Лишь повесив трубку, я осознала, что мой ответ вовсе не был рациональным. Эта мысль была немедленно (и во благо – отметим мгновенную мобилизацию белого вещества мозга) вытеснена другой: в этом звонке что-то не сходилось. Звонивший спрашивал, станет ли Джон донором, но к тому моменту уже невозможно было бы взять у него жизнеспособные органы. Джон не был подключен к ИВЛ. Он не был на ИВЛ, когда я видела его в том занавешенном отсеке больницы. Он не был на ИВЛ, когда явился священник. Все его органы уже отказали.
Затем я вспомнила другое: кабинет патологоанатома в Майами. Однажды мы с Джоном побывали там вместе, в 1985 или 1986 году. Там был человек из “глазного банка”, он отбирал трупы, у которых можно было взять роговицу. Эти трупы в офисе патологоанатома в Майами не были на ИВЛ. Значит, человек из Больницы Нью-Йорка интересовался лишь роговицей, глазами. Почему же он не сказал об этом прямо? Зачем ввел меня в заблуждение? Что ему стоило позвонить и просто сказать: “его глаза”. Я вынула из коробки в спальне серебряный зажим, который накануне вручил мне соцработник, и проверила водительские права. Глаза: СИ, стояло в правах. Ограничения: коррекционные линзы.

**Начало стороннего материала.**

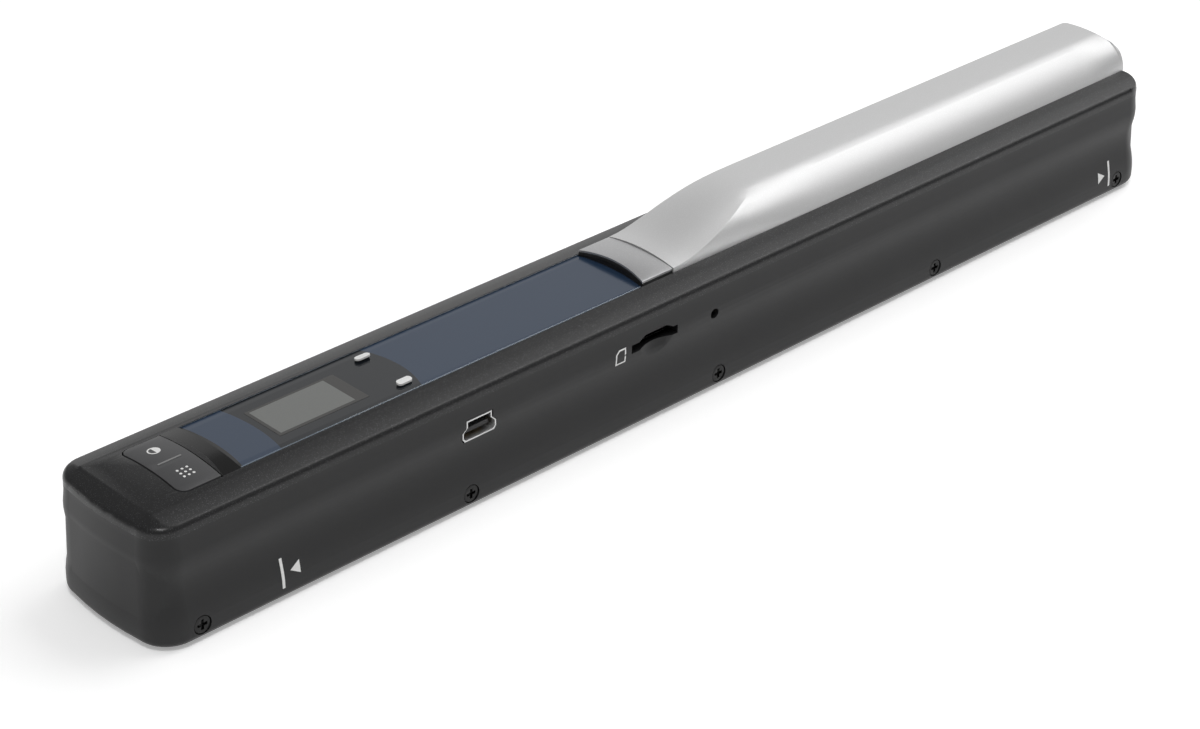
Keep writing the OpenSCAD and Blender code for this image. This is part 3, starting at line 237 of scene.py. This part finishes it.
metals = {
    "brightSteel": {"color": (0.55, 0.55, 0.56), "rough": 0.28, "stretch": (0.06, 1, 1)},
    "blackScrew": {"color": (0.035, 0.035, 0.035), "rough": 0.35, "stretch": (1, 1, 1)},
    "nickelPlate": {"color": (0.62, 0.59, 0.52), "rough": 0.3, "stretch": (1, 0.1, 1)},
    "socketSteel": {"color": (0.6, 0.6, 0.6), "rough": 0.32, "stretch": (1, 0.08, 1)},
    "goldPlate": {"color": (0.72, 0.5, 0.2), "rough": 0.25, "stretch": (1, 1, 1)},
}
metalLines = {"size": 0.35, "dark": 0.85, "light": 1.12, "lineRough": 0.15, "depth": 0.003}
silverLacquer = {"color": (0.64, 0.64, 0.64, 1), "flake": (0.68, 0.68, 0.685, 1), "flakeSize": 0.09,
                 "flakeShare": 0.14, "rough": 0.4, "metal": 0.5}
# The button's side colour is painted shade: its sides under the crown are painted near black, where the gap
# round it lies in shade
buttonMetal = {"color": (0.48, 0.48, 0.485, 1), "flake": (0.6, 0.6, 0.605, 1), "flakeSize": 0.07,
               "flakeShare": 0.08, "rough": 0.3, "metal": 0.85, "side": (0.02, 0.02, 0.02, 1),
               "domeFoot": -20.879, "domeRadius": 46.3}
silverSkin = {"size": 0.3, "skinRough": 0.08, "depth": 0.003}
darkPaint = {"color": (0.011, 0.011, 0.0115, 1), "flake": (0.13, 0.13, 0.135, 1), "flakeSize": 0.08,
             "flakeShare": 0.04, "flakeCover": 0.8, "flakeMetal": 0.9, "rough": 0.33, "shine": 0.36,
             "skin": 0.22, "skinRough": 0.1, "depth": 0.006, "bar": (0.004, 0.004, 0.004, 1),
             "barRough": -0.2, "barLeft": -108.3, "barRight": -104.6, "bow": 1.1, "halfWidth": 8.5}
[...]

Зачем же звонить и не говорить прямо, чего ты хочешь?
Его глаза. Его синие глаза. Синие с ослабленным зрением глаза.
В то утро я не могла припомнить, кто написал эти строки. Я думала, это Э. Э. Каммингс, но не была уверена. Книги Каммингса у меня под рукой не было, но на полочке поэзии в спальне отыскалась поэтическая антология, старая хрестоматия Джона, изданная в 1949 году, когда он учился в “Портсмут прайори”, бенедиктинском интернате под Ньюпортом, куда его отправили после смерти отца.
(Смерть его отца: внезапная, от сердца, в пятьдесят с небольшим лет. Мне следовало внять этому предостережению.)
Каждый раз, когда мы оказывались поблизости от Ньюпорта, Джон возил меня в Портсмут послушать григорианское пение на мессе. Оно его трогало. На титульном листе антологии было надписано имя “Данн”, мелким аккуратным почерком, и тем же почерком, синими чернилами – синими чернилами перьевой ручки – добавлены вопросы для читающего книгу ученика: 1) каков смысл стихотворения и какое переживание оно передает? 2) к какой мысли или к какому чувству подводит нас это переживание? 3) какое настроение, какую эмоцию пробуждает или создает стихотворение в целом? Я вернула книгу на полку. Пройдет несколько месяцев, прежде чем я спохвачусь и удостоверюсь, что эти строки действительно принадлежат Э. Э. Каммингсу. Также понадобится несколько месяцев, чтобы я осознала: гнев, вызванный этим непредставившимся человеком из Больницы Нью-Йорка, отражал еще одну версию примитивного страха – ту, которую не пробудил во мне вопрос об аутопсии.